With this approach, you do not “optimize for positive sentiment.” You verify and strengthen the information environment models rely on. Positive, accurate sentiment follows that work.


How verification changes the sentiment conversation

Most organizations ask, “How do we get AI to talk about us more positively?” The better question is, “How do we ensure AI is both accurate and fair when it talks about us?”

Verification shifts the focus:

  • From tone to truth.
  • From isolated responses to consistent patterns.
  • From one-time prompt tests to ongoing monitoring.

With verified ground truth and continuous scoring, you can:

  • Achieve 90%+ response quality from internal agents.
  • Cut wait times by 5x because staff and customers get reliable answers faster.
  • Reduce exposure to hallucinated or non-compliant claims.
  • Improve external narrative control in weeks, not years.

In that context, positive sentiment is a byproduct of a system that is aligned, not a metric you chase in isolation.


So, can positive sentiment increase how often AI recommends a source?

Here is the direct answer:

  • Positive sentiment can correlate with more frequent AI recommendations, but only when it reflects strong ground truth, high discoverability, and consistent patterns across sources.
  • Positive sentiment does not guarantee more recommendations if:
    • Your coverage is thin.
    • Your content is hard to find or reuse.
    • Competitors have stronger structured presence.
    • The sentiment is positive but inaccurate.

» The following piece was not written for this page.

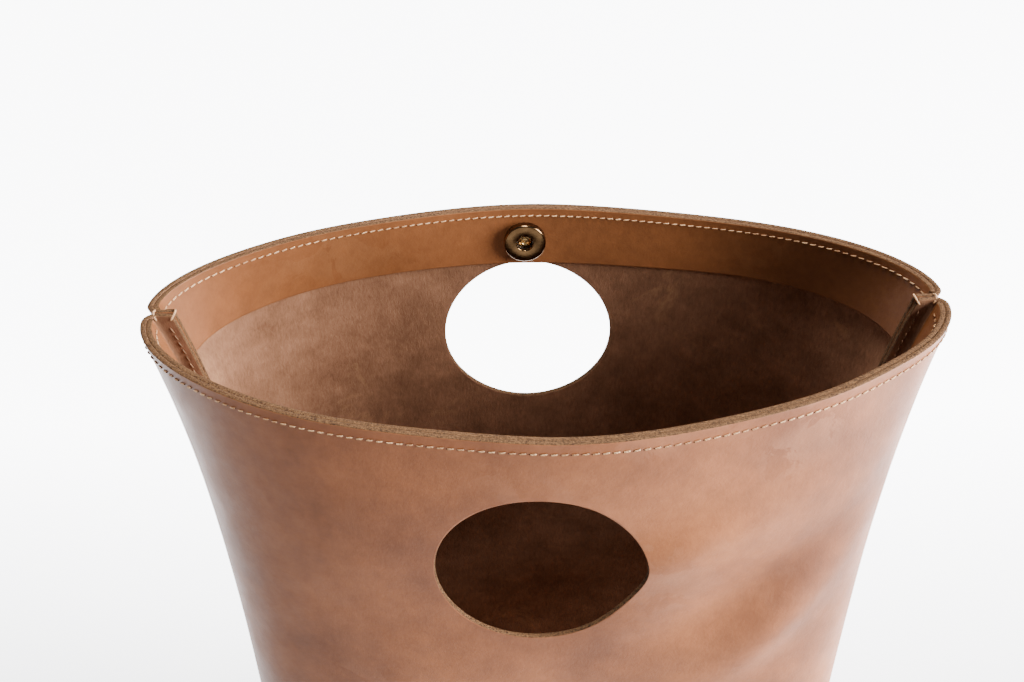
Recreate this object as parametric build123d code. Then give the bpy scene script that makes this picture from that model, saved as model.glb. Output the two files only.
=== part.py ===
from build123d import *
from math import asin, cos, degrees, exp, radians, sin
import os

# A leather hand bag that stands upright: two wall panels sewn to each other down the sides and
# to a tray-shaped base, each lined with a facing under its rim and cut through by a round hand
# hole, with a magnetic snap between the facings. Millimetres. X runs along the bag, -Y is the
# front, +Z is up, and the origin is the middle of the underside.

# the outer skin of the walls, a rounded rectangle at the base that opens into a lens at the mouth
bag_height = 300.0
mouth_half_width = 150.0
mouth_half_depth = 76.0
mouth_squareness = 1.8
base_half_width = 127.5
base_half_depth = 72.0
base_squareness = 4.2
squareness_power = 1.25
flare_length = 72.0

# the leather and its seams
panel_thickness = 2.0
facing_thickness = 2.0
facing_height = 28.0
glue_gap = 0.1
seam_gap = 0.3
curl_radius = 4.0
flange_length = 6.0

# the hand holes
centre_line = -5.0
hole_radius = 38.0
hole_drop = 66.5

# the base
tray_thickness = 2.0
tray_height = 12.0
flange_clearance = 2.0

# the sewing thread, which lies along each seam as one flat line on each face of the leather
thread_width = 0.8
thread_lift = 0.1
rim_thread_drop = 4.5
base_thread_height = 6.0
seam_thread_inset = 2.5

# the magnetic snap; depths along its axis start at the inner face of the facing
snap_line = -6.0
snap_drop = 16.0
snap_radius = 9.0
snap_play = 0.2
snap_meeting_gap = 0.3
seat_margin = 0.4
socket_height = 3.2
socket_wall = 0.6
socket_hole_radius = 3.5
magnet_thickness = 1.9
magnet_margin = 0.1
stud_thickness = 1.2
post_radius = 2.9
post_height = 2.4
rivet_head_radius = 2.6
rivet_head_height = 0.7
rivet_shank_radius = 1.2
sheet_metal = 0.4
prong_width = 5.0
prong_spacing = 9.0
prong_fold = 3.0
washer_radius = 7.8
overcut = 1.0

# worked out from the above
seam_centre = curl_radius + seam_gap / 2
facing_inset = panel_thickness + glue_gap
lining_inset = facing_inset + facing_thickness
tray_inset = panel_thickness + seam_gap
hole_height = bag_height - hole_drop
snap_height = bag_height - snap_drop

washer_front = -facing_thickness - snap_play
washer_back = washer_front - sheet_metal
prong_back = washer_back - sheet_metal
pocket_back = prong_back - snap_play
flange_foot = tray_height + flange_clearance


def steps(start, end, count):
    """Evenly spaced values from start to end, both included."""
    return [start + (end - start) * i / count for i in range(count + 1)]


wall_angles = steps(0, 180, 24)
wall_levels = steps(0, bag_height, 12)
facing_levels = steps(bag_height - facing_height, bag_height, 3)
seam_levels = steps(flange_foot, bag_height - rim_thread_drop, 12)


def outline(z):
    """Half width, half depth and squareness of the outer skin at a height."""
    flare = exp((z - bag_height) / flare_length)
    opening = (z / bag_height) ** squareness_power
    width = base_half_width + (mouth_half_width - base_half_width) * flare
    depth = base_half_depth + (mouth_half_depth - base_half_depth) * flare
    squareness = base_squareness + (mouth_squareness - base_squareness) * opening
    return width, depth, squareness


def wall_point(angle, z, inset):
    """A point of the front wall, turned from +X round the front and moved in from the outer skin."""
    width, depth, squareness = outline(z)
    reach = depth - seam_centre
    across = cos(radians(angle))
    out = sin(radians(angle))
    size = (abs(across) ** squareness + out**squareness) ** (1 / squareness)
    x = width * across / size
    y = reach * out / size
    slope = (abs(x) / width) ** (squareness - 1) / width
    normal = Vector(slope if x > 0 else -slope, -((y / reach) ** (squareness - 1)) / reach, 0).normalized()
    return Vector(x, -seam_centre - y, z) - normal * inset


def wall_curve(z, inset):
    """The front wall from its right end to its left end, at one height and one depth in the leather."""
    points = [wall_point(angle, z, inset) for angle in wall_angles]
    return Edge.make_spline(points, parameters=wall_angles)


def curl(z, side, radius):
    """The quarter turn that takes the leather from the wall into its flange."""
    centre_x = outline(z)[0] - curl_radius
    half_turn = radius * cos(radians(45))
    return ThreePointArc(
        (side * (centre_x + radius), -seam_centre, z),
        (side * (centre_x + half_turn), -seam_centre + half_turn, z),
        (side * centre_x, -seam_centre + radius, z),
    ).edge()


def panel_section(z):
    """The wall with both ends curled in and run on as straight flanges."""
    flange_start = outline(z)[0] - curl_radius
    flange_end = flange_start - flange_length
    outer_y = -seam_gap / 2
    inner_y = outer_y - panel_thickness
    edges = [wall_curve(z, 0), wall_curve(z, panel_thickness)]
    for side in (-1, 1):
        edges.append(curl(z, side, curl_radius))
        edges.append(curl(z, side, curl_radius - panel_thickness))
        edges.append(Edge.make_line((side * flange_start, outer_y, z), (side * flange_end, outer_y, z)))
        edges.append(Edge.make_line((side * flange_end, outer_y, z), (side * flange_end, inner_y, z)))
        edges.append(Edge.make_line((side * flange_end, inner_y, z), (side * flange_start, inner_y, z)))
    return Wire(edges)


def strip_section(z, inset, thickness):
    """A strip that follows the wall from end to end and stops short of the flanges."""
    outer = wall_curve(z, inset)
    inner = wall_curve(z, inset + thickness)
    ends = [Edge.make_line(outer @ end, inner @ end) for end in (0, 1)]
    return Wire([outer, inner, *ends])


def ring(z, inset):
    """The whole way round the bag, at one height and one depth in from the outer skin."""
    front = wall_curve(z, inset)
    back = front.mirror(Plane.XZ)
    ends = [Edge.make_line(front @ end, back @ end) for end in (0, 1)]
    return Wire([front, back, *ends])


def wall_depth(x, z):
    """How far the outer skin of a wall stands from the middle of the bag."""
    width, depth, squareness = outline(z)
    return seam_centre + (depth - seam_centre) * (1 - abs(x / width) ** squareness) ** (1 / squareness)


snap_depth = wall_depth(snap_line, snap_height) - lining_inset


def rod(radius, start, end):
    """A round bar along the snap's axis, between two depths."""
    return Pos(0, (start + end) / 2, 0) * Rot(90, 0, 0) * Cylinder(radius, abs(end - start))


def slab(width, height, start, end, x=0.0):
    """A flat bar across the snap's axis, between two depths."""
    return Pos(x, (start + end) / 2, 0) * Box(width, abs(end - start), height)


def on_front(solid):
    return Pos(snap_line, -snap_depth, snap_height) * solid


def on_back(solid):
    return Pos(snap_line, snap_depth, snap_height) * Rot(0, 0, 180) * solid


# walls
hole = Pos(centre_line, -mouth_half_depth, hole_height) * Rot(90, 0, 0) * Cylinder(hole_radius, mouth_half_depth)
pocket = on_front(rod(washer_radius + seat_margin, 0, pocket_back))
flange_root = outline(flange_foot)[0] - panel_thickness
panel = Solid.make_loft([panel_section(z) for z in wall_levels]) - hole - pocket
for side in (-1, 1):
    foot = Box(flange_length + curl_radius, 2 * (seam_centre + seam_gap), 2 * flange_foot)
    panel -= Pos(side * (flange_root - (flange_length + curl_radius) / 2), 0, 0) * foot

# facings, each flat under the snap and under its washer, with two slots for the prongs
seat = on_front(rod(snap_radius + seat_margin, 0, socket_height))
washer_seat = on_front(rod(washer_radius + seat_margin, -facing_thickness, pocket_back))
facing = Solid.make_loft([strip_section(z, facing_inset, facing_thickness) for z in facing_levels])
facing = facing - hole - seat - washer_seat
for side in (-1, 1):
    slot_width = sheet_metal + 2 * snap_play
    slot_height = prong_width + 2 * snap_play
    facing -= on_front(slab(slot_width, slot_height, overcut, -lining_inset, side * prong_spacing / 2))

# base, a tray whose rim stands inside the walls
tray_outside = Solid.make_loft([ring(0, tray_inset), ring(tray_height, tray_inset)])
tray_inner_inset = tray_inset + tray_thickness
tray_inside = Solid.make_loft([ring(z, tray_inner_inset) for z in (tray_thickness, tray_height + overcut)])
base_panel = tray_outside - tray_inside

# the parts of the snap that both halves have: a strip with two prongs, folded over a washer
strip = slab(prong_spacing + sheet_metal, prong_width, snap_play, snap_play + sheet_metal)
washer = rod(washer_radius, washer_front, washer_back)
for side in (-1, 1):
    leg_x = side * prong_spacing / 2
    fold_x = leg_x - side * (prong_fold - sheet_metal) / 2
    strip += slab(sheet_metal, prong_width, snap_play, prong_back, leg_x)
    strip += slab(prong_fold, prong_width, washer_back, prong_back, fold_x)
    washer -= slab(sheet_metal + snap_play, prong_width + snap_play, 0, prong_back, leg_x)
strip -= rod(rivet_shank_radius, 0, snap_play + sheet_metal)
strip_top = snap_play + sheet_metal

# socket half: a magnet in a brass cap, riveted to its strip
cap_top = strip_top + socket_height
cap_face = cap_top - socket_wall
socket_shell = rod(snap_radius, strip_top, cap_top)
socket_shell -= rod(snap_radius - socket_wall, strip_top, cap_face)
socket_shell -= rod(socket_hole_radius, cap_face, cap_top)
magnet_radius = snap_radius - socket_wall - magnet_margin
keeper_top = cap_face - magnet_thickness
magnet = rod(magnet_radius, keeper_top, cap_face) - rod(socket_hole_radius, keeper_top, cap_face)
keeper = rod(magnet_radius, strip_top, keeper_top) - rod(rivet_shank_radius, 0, cap_top)
socket_rivet = rod(rivet_shank_radius, snap_play, keeper_top)
socket_rivet += rod(rivet_head_radius, keeper_top, keeper_top + rivet_head_height)

# stud half: a disc and its post, riveted to the same kind of strip
disc_top = strip_top + stud_thickness
stud_disc = rod(snap_radius, strip_top, disc_top) - rod(rivet_shank_radius, strip_top, disc_top)
stud_post = rod(post_radius, disc_top, disc_top + post_height) + rod(rivet_shank_radius, snap_play, disc_top)


# threads, one inside the bag and one outside it along each seam that shows both faces
def rim_thread(inset):
    middle = bag_height - rim_thread_drop
    heights = (middle - thread_width / 2, middle + thread_width / 2)
    return Solid.make_loft([strip_section(z, inset, thread_width) for z in heights])


def base_thread(inset):
    heights = (base_thread_height - thread_width / 2, base_thread_height + thread_width / 2)
    outside = Solid.make_loft([ring(z, inset) for z in heights])
    return outside - Solid.make_loft([ring(z, inset + thread_width) for z in heights])


def seam_thread(side, face):
    """A thread down the inner face of one flange, from the rim seam to the foot of the flange."""
    y = face * (seam_gap / 2 + panel_thickness + seam_gap + thread_width / 2)
    sections = []
    for z in seam_levels:
        x = side * (outline(z)[0] - curl_radius - seam_thread_inset)
        sections.append(Pos(x, y, z) * Wire.make_rect(thread_width, thread_width))
    return Solid.make_loft(sections)


rim_threads = Compound([rim_thread(-thread_lift - thread_width), rim_thread(lining_inset + thread_lift)])
base_threads = [base_thread(-seam_gap - thread_width), base_thread(tray_inner_inset + thread_lift)]

nodes = {
    "front_panel": panel,
    "back_panel": panel.mirror(Plane.XZ),
    "base_panel": base_panel,
    "front_facing": facing,
    "back_facing": facing.mirror(Plane.XZ),
    "front_rim_stitching": rim_threads,
    "back_rim_stitching": rim_threads.mirror(Plane.XZ),
    "left_seam_stitching": Compound([seam_thread(-1, face) for face in (-1, 1)]),
    "right_seam_stitching": Compound([seam_thread(1, face) for face in (-1, 1)]),
    "base_stitching": Compound(base_threads),
    "socket_shell": on_back(socket_shell),
    "socket_magnet": on_back(magnet),
    "socket_keeper": on_back(keeper),
    "socket_rivet": on_back(socket_rivet),
    "socket_prongs": on_back(strip),
    "socket_washer": on_back(washer),
    "stud_disc": on_front(stud_disc),
    "stud_post": on_front(stud_post),
    "stud_prongs": on_front(strip),
    "stud_washer": on_front(washer),
}

os.makedirs("parts", exist_ok=True)
for name, solid in nodes.items():
    export_step(solid, f"parts/{name}.step")

# where the walls turn on the base, and how far they turn until the two halves of the snap meet
hinge_depth = outline(tray_height)[1] - panel_thickness / 2
meeting_depth = (cap_top + disc_top + snap_meeting_gap) / 2
closing_angle = degrees(asin((snap_depth - meeting_depth) / (snap_height - tray_height)))
print(f"walls turn at y {hinge_depth:.2f}, z {tray_height:.2f}, by {closing_angle:.2f} degrees at most")
print(f"snap turns at y {snap_depth:.2f}, z {snap_height:.2f}")
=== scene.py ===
import bmesh
import bpy
import numpy as np
from mathutils import Matrix, Vector


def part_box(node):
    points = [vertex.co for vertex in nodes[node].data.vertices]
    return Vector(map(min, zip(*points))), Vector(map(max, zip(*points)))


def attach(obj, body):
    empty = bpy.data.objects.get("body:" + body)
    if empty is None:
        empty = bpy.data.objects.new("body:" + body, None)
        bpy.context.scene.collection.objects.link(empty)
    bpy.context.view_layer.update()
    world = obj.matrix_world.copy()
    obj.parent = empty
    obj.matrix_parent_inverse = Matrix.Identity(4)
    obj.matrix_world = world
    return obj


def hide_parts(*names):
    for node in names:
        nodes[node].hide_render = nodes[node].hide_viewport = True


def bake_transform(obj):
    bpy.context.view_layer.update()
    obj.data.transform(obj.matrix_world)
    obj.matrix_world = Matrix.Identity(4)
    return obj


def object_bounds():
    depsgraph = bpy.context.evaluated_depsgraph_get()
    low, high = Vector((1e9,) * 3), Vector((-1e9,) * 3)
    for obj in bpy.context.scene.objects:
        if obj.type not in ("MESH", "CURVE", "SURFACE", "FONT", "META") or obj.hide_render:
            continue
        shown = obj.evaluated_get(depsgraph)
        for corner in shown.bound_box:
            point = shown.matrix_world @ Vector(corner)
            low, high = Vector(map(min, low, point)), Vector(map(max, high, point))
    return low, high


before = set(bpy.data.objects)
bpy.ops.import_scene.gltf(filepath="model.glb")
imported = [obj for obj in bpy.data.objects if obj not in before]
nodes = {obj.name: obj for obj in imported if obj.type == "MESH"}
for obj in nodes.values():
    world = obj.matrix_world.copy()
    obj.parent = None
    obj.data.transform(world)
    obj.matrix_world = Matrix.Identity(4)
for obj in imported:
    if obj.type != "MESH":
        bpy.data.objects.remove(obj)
cadLow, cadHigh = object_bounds()
print("frame loaded")

# Lengths are metres. X runs along the bag, -Y is the front, +Z is up.


# camera

camera = {
    "place": (-0.0152, -0.3478, 0.5491),
    "tilt": 37.4,       # degrees below the horizon
    "turn": -0.4,
    "roll": -1.0,
    "lens": 40.14,
    "sensor": 36.0,
}


def makeCamera():
    tilt, turn, roll = np.radians([camera["tilt"], camera["turn"], camera["roll"]])
    back = Vector((np.sin(turn) * np.cos(tilt), -np.cos(turn) * np.cos(tilt), np.sin(tilt)))
    right = (-back).cross(Vector((0, 0, 1))).normalized()
    up = right.cross(-back)
    rolledRight = right * np.cos(roll) + up * np.sin(roll)
    rolledUp = up * np.cos(roll) - right * np.sin(roll)
    data = bpy.data.cameras.new("camera")
    data.lens = camera["lens"]
    data.sensor_width = camera["sensor"]
    obj = bpy.data.objects.new("camera", data)
    bpy.context.scene.collection.objects.link(obj)
    turned = Matrix((rolledRight, rolledUp, back)).transposed().to_4x4()
    obj.matrix_world = Matrix.Translation(camera["place"]) @ turned
    bpy.context.scene.camera = obj


makeCamera()
print("camera placed")


# the walls' shape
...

If you want AI to recommend your brand more often, focus on:

  1. Verified ground truth that models can rely on.
  2. Structured, discoverable content that answers real user questions.
  3. Narrative control across owned and third-party sources.
  4. Continuous scoring of accuracy, consistency, sentiment, and compliance.

Positive sentiment is worth tracking. It is not the steering wheel. Verification is.